Conducting reviews , where paralegals get an opportunity to share what they are doing after the training facilitates a yardstick into whether the skills gained have been relevant or not in the paralegals day-to-day life. The trained paralegals should also be encouraged to share reports with the training organization on what they are doing , challenges they are facing and how they have been able to overcome these challenges.
Assisting paralegals especially in capacity building on resource mobilization and fundraising skills will go a long way in sustaining paralegals at the community level. This is because resources are needed to carry out various activities related to being a paralegal. From transport to go to court, to airtime to contact relatives of clients , to photocopying of statements, all these need money which the paralegal may not be able to provide as an individual and may need support of other stakeholders and funders to chip in.
Continuous training for paralegals is important , not only on paralegalism but on other human rights issues. This is in cognizance with the fact that society is dynamic and issues emerge which needs skills to handle. For instance a hermaphrodite in a prison , how to you handle them without compromising on their right to privacy or their right to accessing justice , the emerging dilemma being for instance in a country like Kenya where prisons are either for females or males , it becomes an issue when there is a hermaphrodite inmate.

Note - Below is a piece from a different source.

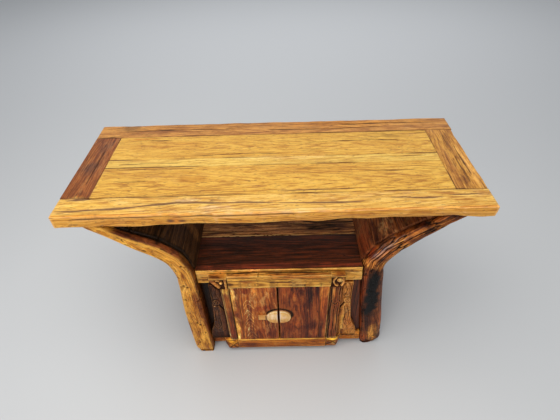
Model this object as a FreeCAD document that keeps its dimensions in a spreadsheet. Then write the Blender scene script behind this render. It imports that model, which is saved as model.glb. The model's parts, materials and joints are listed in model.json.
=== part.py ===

Creating opportunities for the paralegals to participate in networks on legal rights issues provides the paralegal with space to look at issues from different perspectives as well as keep them abreast with information on what is happening in the legal sphere. Various networks that handle rights and legal issues exist in Kenya , these include Kenya Alliance for Advancement of Children, Juvenile Justice Network, Probation and Aftercare committee among others.